The "Treaty of Friendship" (1595), one of his first and best known
works in Chinese, is eloquent in this regard. In Fr Ricci's thought and
teaching science, reason and faith find a natural synthesis: "Anyone who
knows Heaven and earth", he wrote in the preface to the third edition of
the world map, "can prove that the One who rules Heaven and earth is
absolutely good, absolutely great and absolutely one. The ignorant
reject Heaven, but knowledge that does not relate back to the Emperor of
Heaven as to the first cause is no knowledge at all".
However, admiration for Fr Ricci must
not lead us to forget the role and influence of his Chinese conversation
partners. The decisions he made did not depend on an abstract strategy
of inculturation of the faith but rather on events as a whole, on the
meetings and experiences that he continued to have, which is why what he
was able to achieve was also thanks to his encounter with the Chinese.
He experienced this encounter in many
ways but deepened it through
his relationship with a few friends and followers, especially his four
famous converts, "pillars of the nascent Chinese Church".
The first and most famous of them was Xu
Guangqi, a native of Shanghai, a literary man and a scientist,
mathematician, astronomer and agricultural expert who reached the
highest ranks in the imperial bureaucracy, an integral man of great
faith and Christian life, who was dedicated to serving his country and
occupied an important place in the history of Chinese culture.
It was he, for example, who convinced
and helped Fr Ricci to translate into Chinese Euclid's Elements,
a fundamental work of geometry, and who persuaded the Emperor to
entrust the reform of the Chinese calendar to Jesuit astronomers.

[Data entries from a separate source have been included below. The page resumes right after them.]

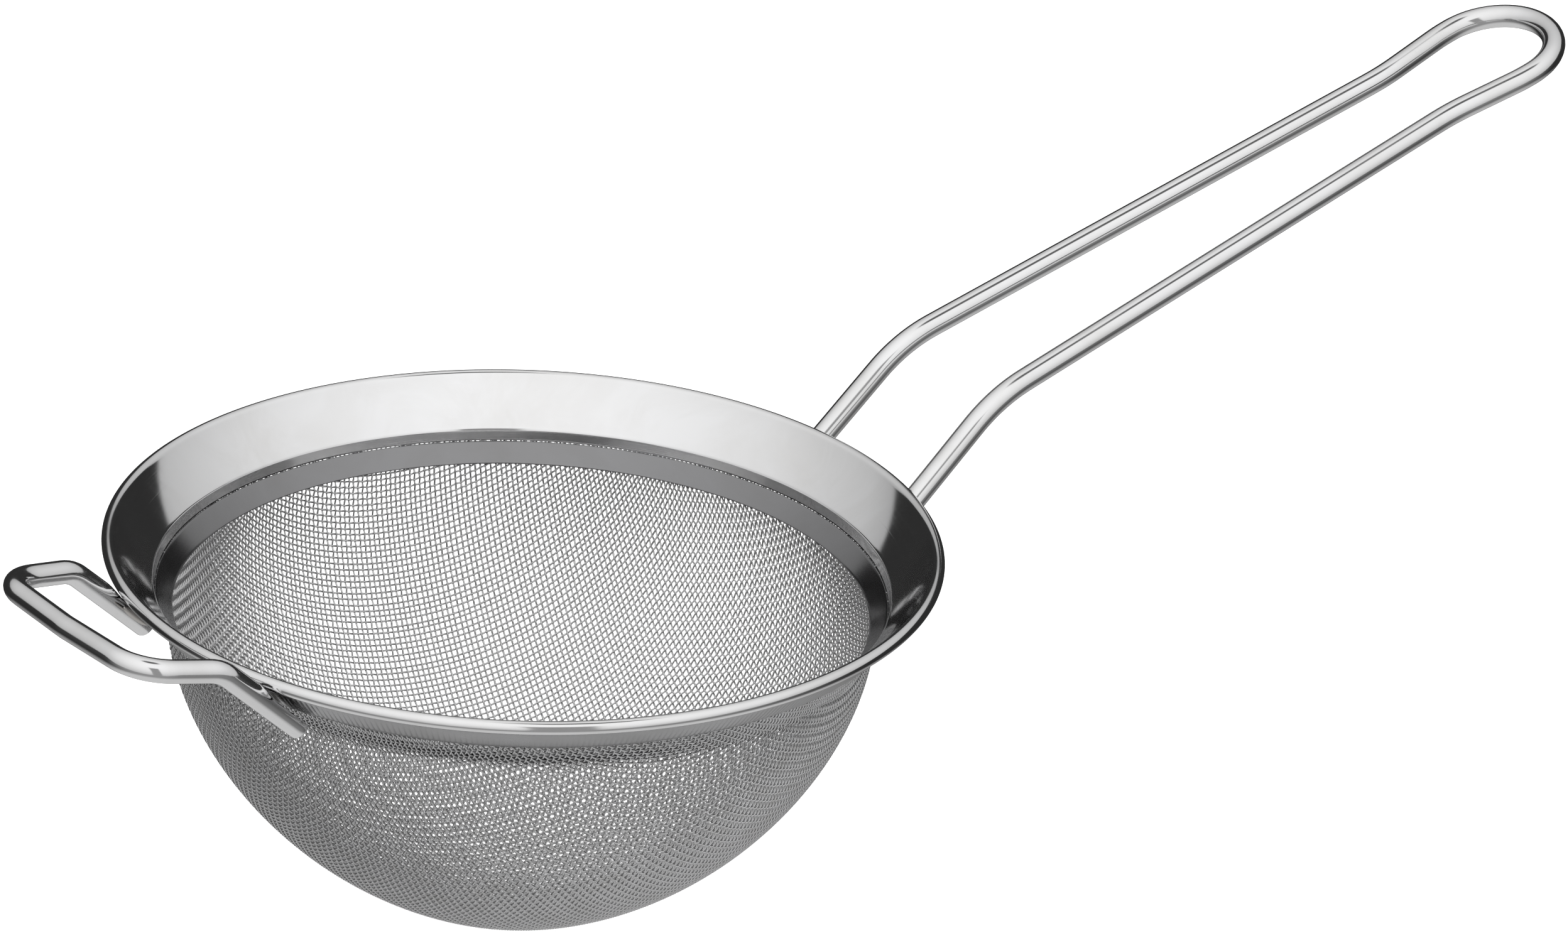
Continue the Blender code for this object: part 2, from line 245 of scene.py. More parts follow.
def make_piece(name, points, faces, material, nodes, corner_map=None):
    """Make one finished piece that stands for CAD nodes and rides on the strainer.

    points is an array of places in metres and faces a list of arrays of point
    numbers. The faces are turned over if they enclose a negative volume.
    """
    points = np.asarray(points, dtype=np.float64).reshape(-1, 3)
    outwards = enclosed_volume(points, faces) >= 0.0
    if not outwards:
        faces = [block[:, ::-1] for block in faces]
    sizes = np.concatenate([np.full(len(block), block.shape[1]) for block in faces])
    corners = np.concatenate([block.ravel() for block in faces])
    mesh = bpy.data.meshes.new(name)
    mesh.vertices.add(len(points))
    mesh.vertices.foreach_set("co", points.astype(np.float32).ravel())
    mesh.loops.add(len(corners))
    mesh.loops.foreach_set("vertex_index", corners.astype(np.int32))
    mesh.polygons.add(len(sizes))
    mesh.polygons.foreach_set("loop_start", (np.cumsum(sizes) - sizes).astype(np.int32))
    mesh.update(calc_edges=True)
    if corner_map is not None:
        if not outwards:
            corner_map = turned_over(corner_map, sizes)
        layer = mesh.uv_layers.new(name="UVMap")
        layer.data.foreach_set("uv", corner_map.astype(np.float32).ravel())
    mesh.shade_smooth()
    mesh.materials.append(material)
    piece = bpy.data.objects.new(name, mesh)
    bpy.context.scene.collection.objects.link(piece)
    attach(piece, BODY)
    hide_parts(*nodes)
    return piece


def turned_over(corner_map, sizes):
    """Corner coordinates put in the order of faces that were turned over."""
    starts = np.repeat(np.cumsum(sizes) - sizes, sizes)
    within = np.arange(len(corner_map)) - starts
    return corner_map[starts + np.repeat(sizes, sizes) - 1 - within]


def turned_ring(profile, steps=RING_STEPS):
    """A closed outline of (radius, height) turned round Z.

    Point (i, j) is (r_i cos a_j, r_i sin a_j, z_i) with a_j going once round.
    Returns the points, the faces and a map of (distance round, distance along).
    """
    turn = np.linspace(0.0, math.tau, steps, endpoint=False)
    radius, height = profile[:, :1], profile[:, 1:]
    points = np.stack([radius * np.cos(turn), radius * np.sin(turn),
                       np.broadcast_to(height, (len(profile), steps))], axis=-1)
    closed = np.vstack([profile, profile[:1]])
    along = distance_along(closed)
    around = np.linspace(0.0, math.tau * profile[:, 0].mean(), steps + 1)
    return points, ring_faces(len(profile), steps), ring_map(along, around)


def distance_along(points):
    """Distance from the first point to each point of a line."""
    steps = np.linalg.norm(np.diff(points, axis=0), axis=1)
    return np.concatenate([[0.0], np.cumsum(steps)])


def offset(points, distance):
    """Points moved sideways from a line of (radius, height) points."""
    along = np.gradient(points, axis=0)
    along /= np.linalg.norm(along, axis=1)[:, None]
    return points + distance * np.stack([along[:, 1], -along[:, 0]], axis=1)


def rounded_sheet(line, thickness, steps=5):
    """Closed outline of a sheet that follows a line, with its two edges rounded.

    Each edge is a half circle as wide as the sheet, so the line is first cut
    back by half the thickness at both ends.
    """
    half = thickness / 2.0
    travelled = distance_along(line)
    kept = np.linspace(half, travelled[-1] - half, len(line))
    line = np.stack([np.interp(kept, travelled, line[:, k]) for k in (0, 1)], axis=1)
    ends = []
    for at, inner in ((-1, -2), (0, 1)):
        ahead = line[at] - line[inner]
        ahead /= np.linalg.norm(ahead)
        right = np.array([ahead[1], -ahead[0]])
        turn = np.linspace(0.0, math.pi, steps + 2)[1:-1, None]
        ends.append(line[at] + half * (right * np.cos(turn) + ahead * np.sin(turn)))
    return np.vstack([offset(line, half), ends[0], offset(line, -half)[::-1], ends[1]])


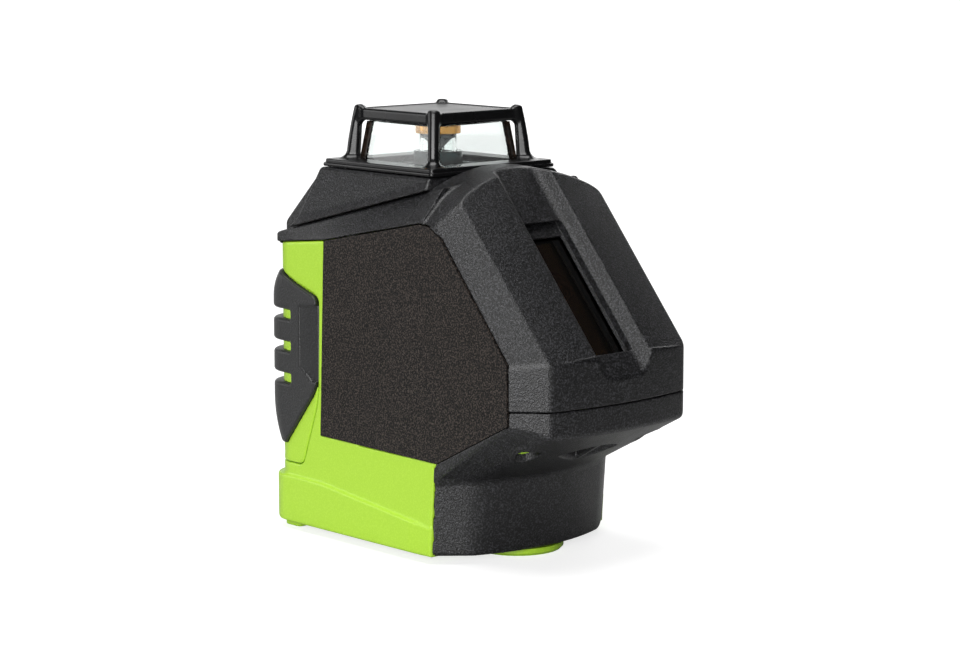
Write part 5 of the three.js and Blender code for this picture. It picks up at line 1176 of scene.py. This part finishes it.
def ring_tree():
    """Thin raised rings round an upright barrel, one above another."""
    tree, given = node_tree("barrel_rings", {
        "Count": 8, "Radius": 6.0 * MM, "Wire": 0.25 * MM, "Step": 1.4 * MM,
    })
    hoop = add(tree, "GeometryNodeCurvePrimitiveCircle", {"Resolution": 64}, {"Radius": given["Radius"]})
    section = add(tree, "GeometryNodeCurvePrimitiveCircle", {"Resolution": 8}, {"Radius": given["Wire"]})
    ring = add(tree, "GeometryNodeCurveToMesh", {}, {
        "Curve": hoop.outputs["Curve"], "Profile Curve": section.outputs["Curve"],
    })
    step = add(tree, "ShaderNodeCombineXYZ", {}, {"Z": given["Step"]})
    row = add(tree, "GeometryNodeMeshLine", {}, {"Count": given["Count"], "Offset": step.outputs[0]})
    rows = add(tree, "GeometryNodeInstanceOnPoints", {}, {
        "Points": given["Geometry"], "Instance": row.outputs["Mesh"],
    })
    points = add(tree, "GeometryNodeRealizeInstances", {}, {"Geometry": rows.outputs["Instances"]})
    return close_tree(tree, given, ring.outputs["Mesh"], points.outputs["Geometry"])


def make_module_rings():
    """The cooling rings round the upper laser module, between the gimbal ring and the deck."""
    _, high = node_box("upper_laser_module")
    start = node_box("gimbal_ring")[1][2] + 2
    piece = points_mesh("upper_module_rings", [(0, TOWER, max(start, PIVOT[2] + 10.6))])
    piece = grown_from(piece, ring_tree(), cast_alloy, radius=(high[0] + 0.02) * MM, wire=0.2 * MM, count=3,
                       step=1.3 * MM)
    finished(piece, "pendulum", "cast_alloy", cast_alloy)


# ---- ring window panes
PANE_FOOT_HALF, PANE_THICK = 17, 1.8


def pane_half(z):
    """Half the distance between the outer faces of two panes, which lean inwards."""
    return PANE_FOOT_HALF - (z - DECK - 2) * PANE_LEAN


def make_panes():
    """Four leaning panes, mitred where each pair meets."""
    foot, head = DECK + GAP, GUARD_TOP - 4.7 - GAP
    names = {"front": (0, -1), "right": (1, 0), "rear": (0, 1), "left": (-1, 0)}
    for label, (nx, ny) in names.items():
        node = f"ring_window_{label}"

        def field(x, y, z, nx=nx, ny=ny):
            out = x * nx + (y - TOWER) * ny
            across = x * ny - (y - TOWER) * nx
            half = pane_half(z)
            slab = between(out, half - PANE_THICK, half) * 0.99
            mitre = (np.abs(across) + 0.25 - out) * math.sqrt(0.5)
            return meet_all(0.12, slab, mitre, between(z, foot, head))

        low, high = node_box(node)
        piece = moulded(f"{node}_pane", field, low, high, 0.4, 0.15)
        finished(piece, "case", "clear_pane", clear_polycarbonate, node)


def make_glue_strips():
    """Dark strips of adhesive up each corner, one on the edge of each of the two panes that meet."""
    inner, outer, width = 0.02, 0.2, 2.3
    vertices, faces = [], []
    for way_x, way_y, swap in ((a, b, c) for a in (-1, 1) for b in (-1, 1) for c in (False, True)):
        first = len(vertices)
        for z in (DECK + GAP, GUARD_TOP - 4.8 - GAP):
            half = pane_half(z)
            for out, along in ((inner, -width), (outer, -width), (outer, outer - 0.01), (inner, inner - 0.01)):
                u, v = (half + along, half + out) if swap else (half + out, half + along)
                vertices.append((way_x * u * MM, (TOWER + way_y * v) * MM, z * MM))
        faces += [[first + k for k in face] for face in (
            (0, 1, 2, 3), (4, 5, 6, 7), (0, 1, 5, 4), (1, 2, 6, 5), (2, 3, 7, 6), (3, 0, 4, 7))]
    piece = new_object("pane_glue_strips", vertices, faces, smooth=False)
    with_outward_faces(piece)
    finished(piece, "case", "inner_black", pane_glue)


def make_screw_sleeves():
    """The housing's lime sleeves, which show in the wells of the nose screws."""
    def field(x, y, z):
        ring = np.abs(np.hypot(np.abs(x) - SCREW_X, y - SCREW_Y) - 3.2) - 0.35
        return meet_all(0.1, ring, nose_underside(x, y, z, 2.0), z - SEAM + 6)

    low = np.array([-SCREW_X - 4, SCREW_Y - 4, BASE + 28])
    piece = moulded("nose_screw_sleeves", field, low, np.array([SCREW_X + 4, SCREW_Y + 4, SEAM - 6]), 0.3, 0.4)
    finished(piece, "case", "lime_housing", lime_abs)


# ---- mouldings and finishes of the whole
# The piece, the node that it stands for, its field, body, slot and material, the grid's step, the share of faces
# kept, and how far the grid reaches below and above the node's box.
MOULDINGS = [
    ("front_cover_moulding", "front_cover", front_cover_field, "case", "black_cover", textured_abs_painted_glints, 0.46, 0.42,
     0.5, 1),
    ("front_base_moulding", "front_base_cover", front_base_field, "case", "black_cover", textured_abs_painted_glints, 0.48, 0.42),
    ("top_cover_moulding", "top_cover", top_cover_field, "case", "black_cover", textured_abs_painted_glints, 0.5, 0.35, 1),
    ("housing_moulding", "main_housing", housing_field, "case", "lime_housing", lime_abs, 0.6, 0.45, 0.5,
     [0.5, SKIRT_REAR + 1, 0.5]),
    ("keypad_moulding", "keypad_panel", keypad_field, "case", "black_cover", textured_abs_painted_glints, 0.35, 0.4),
    ("guard_moulding", "window_guard", guard_field, "case", "gloss_black", gloss_abs, 0.35, 0.5),
    ("battery_door_leaf", "battery_door", door_field, "battery_door", "lime_housing", lime_abs, 0.5, 0.4),
    ("rear_grip_moulding", "rear_grip", grip_field, "battery_door", "rubber_grip", grip_rubber, 0.5, 0.5),
    ("door_latch_pad", "door_latch", latch_field, "door_latch", "black_cover", textured_abs_painted_glints, 0.25, 0.4),
    ("lock_slider_pad", "lock_slider", slider_field, "lock_slider", "black_cover", textured_abs_painted_glints, 0.3, 0.4),
]


def make_moulding(name, node, field, body, slot_name, material, step, keep, below=0.5, above=0.5):
    """One row of the table, drawn, finished and put on its body."""
    low, high = node_box(node)
    piece = moulded(name, field, low - below, high + above, step, keep)
    finished(piece, body, slot_name, material, node)


CAD_FINISHES = {
    panel_film_painted_glitter: ["right_side_panel", "left_side_panel"],
    smoked_acrylic_painted_brown_reflection: ["front_window"],
    filled_nylon: ["window_frame", "battery_tray", "chassis"],
    lime_abs: ["tripod_boss"],
    brass: ["thread_insert", "balance_weight"],
    plated_steel: ["door_hinge_pin", "upper_contact_left", "upper_contact_right", "pitch_pin_left",
                   "pitch_pin_right", "pitch_bearing_left", "pitch_bearing_right", "roll_pin_front",
                   "roll_pin_rear", "damping_magnet"],
    cast_alloy: ["gimbal_ring", "pendulum_body", "upper_laser_module", "front_laser_module"],
    clear_polycarbonate: ["front_line_lens"],
    bare_copper: ["damping_plate"],
    cell_film: [f"battery_cell_{k}" for k in (1, 2, 3, 4)],
    board_laminate: ["control_board"],
    lamp_acrylic: ["status_lens"],
    grip_rubber: ["lock_plunger"],
}


def finish_cad_nodes():
    """Gives every CAD node that stays its real finish."""
    for material, names in CAD_FINISHES.items():
        for name in names:
            for slot in nodes[name].material_slots:
                slot.material = material


# ---- studio
def glow_of(tree, seen, cast):
    """The strength at which a surface is seen, and the strength with which it lights other surfaces."""
    ray = add(tree, "ShaderNodeLightPath", {}).outputs
    looking = add(tree, "ShaderNodeMath", {"operation": "MAXIMUM"}, {
        0: ray["Is Camera Ray"], 1: ray["Is Transmission Ray"],
    })
    return add(tree, "ShaderNodeMapRange", {"To Min": cast, "To Max": seen}, {
        "Value": looking.outputs[0],
    }).outputs["Result"]


def make_stage():
    """A pale floor with a white backdrop behind it."""
    view = Matrix.Rotation(math.atan2(CAMERA_AT[0] - TARGET[0], TARGET[1] - CAMERA_AT[1]), 3, "Z")
    floor = new_object("paper_floor", [view @ Vector(p) for p in (
        (-0.3, -0.2, 0), (0.3, -0.2, 0), (0.75, 1.6, 0), (-0.75, 1.6, 0))], [(0, 1, 2, 3)])
    backdrop = new_object("backdrop", [view @ Vector(p) for p in (
        (-1.2, 1.5, -0.1), (1.2, 1.5, -0.1), (1.2, 1.5, 1.4), (-1.2, 1.5, 1.4))], [(0, 3, 2, 1)])
    for piece, seen, cast in ((floor, 0.75, 0.02), (backdrop, 1.0, 0.7)):
        material, tree, body, place = new_material(piece.name + "_matt", {
            "Roughness": 0.9, "Specular IOR Level": 0.2, "Emission Color": linear("#FFFFFF"),
        })
        tree.links.new(glow_of(tree, seen, cast), body.inputs["Emission Strength"])
        fibre = add(tree, "ShaderNodeTexNoise", {"Scale": per_mm(2.0), "Detail": 3.0}, {"Vector": place})
        tone = add(tree, "ShaderNodeMix", {"data_type": "RGBA", 6: linear("#B8B8B8"), 7: linear("#BEBEBE")},
                   {0: fibre.outputs["Fac"]})
        tree.links.new(tone.outputs[2], body.inputs["Base Color"])
        piece.data.materials.append(material)


def make_light(name, place, size, power):
    data = bpy.data.lights.new(name, "AREA")
    data.shape = "RECTANGLE"
    data.size, data.size_y = size
    data.energy = power
    light = in_scene(name, data)
    light.location = place
    light.rotation_euler = (Vector((0, 0, 0.06)) - Vector(place)).to_track_quat("-Z", "Y").to_euler()


CAMERA_AT = (-0.5558, -0.6003, 0.1924)
TARGET = (0, 0.0013, 0.0646)


def make_studio():
    data = bpy.data.cameras.new("studio_camera")
    data.lens, data.sensor_width = 101.75, 36
    data.clip_start = 0.01
    camera = in_scene("studio_camera", data)
    camera.location = CAMERA_AT
    camera.rotation_euler = (Vector(TARGET) - Vector(CAMERA_AT)).to_track_quat("-Z", "Y").to_euler()
    bpy.context.scene.camera = camera
    world = bpy.data.worlds.new("studio_air")
    world.use_nodes = True
    tree = world.node_tree
    air = tree.nodes["Background"]
    air.inputs["Color"].default_value = linear("#FFFFFF")
    tree.links.new(glow_of(tree, 1.0, 0.04), air.inputs["Strength"])
    bpy.context.scene.world = world
    bpy.context.scene.view_settings.view_transform = "Standard"
    make_light("softbox_left", (-1.08, -0.74, 0.3), (0.7, 0.7), 15)
    make_light("softbox_rear", (-0.72, 0.85, 0.32), (0.8, 0.6), 3)
    make_light("softbox_top", (-0.15, -0.05, 1.2), (0.8, 0.8), 11)
    make_light("softbox_right", (1.0, 0.6, 0.7), (0.5, 0.7), 2)


make_studio()
make_stage()
for row in MOULDINGS:
    make_moulding(*row)
for number in (1, 2, 3):
    make_key(number)
make_mirror_stack()
make_panes()
make_glue_strips()
make_screw_sleeves()
make_screws()
make_contacts()
make_module_rings()
finish_cad_nodes()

Li Zhizao, another of the Chinese
scholars who converted to Christianity, likewise helped Fr Ricci in
completing the last and most developed editions of the world map that
were to give the Chinese a new image of the world.
He described Fr Ricci in these words: "I
believed him to be a unique man because he lives in celibacy, steers
clear of intrigue in his office, speaks little, has an orderly conduct
and this is his daily practice
he cultivates virtue secretly and serves God ceaselessly".
Thus it is right to associate with Fr
Matteo Ricci his closest friends who shared with him the experience of
Dear brothers and sisters, may the
memory of these men of God dedicated to the Gospel and to the Church,
their example of fidelity to Christ, their deep love for the Chinese
people, their commitment of intelligence and study and their virtuous
lives be an opportunity to pray for the Church in China and for the
entire Chinese people, as we do every year, on 24 May, addressing Mary
Most Holy, venerated in the famous Shrine of Sheshan in Shanghai; and
may they also be an incentive and an encouragement to live the Christian
faith intensely, in dialogue with the different cultures but in the
certainty that in Christ true humanism is fulfilled, open to God, rich
in moral and spiritual values and capable of responding to the deepest
desires of the human soul.
Today I too, like Fr Matteo Ricci,
express my profound esteem to the noble Chinese people and to their
1,000-old culture, in the conviction that a renewed encounter with
Christianity will bear abundant fruits of good, just as it then fostered
a peaceful coexistence among peoples. Many thanks.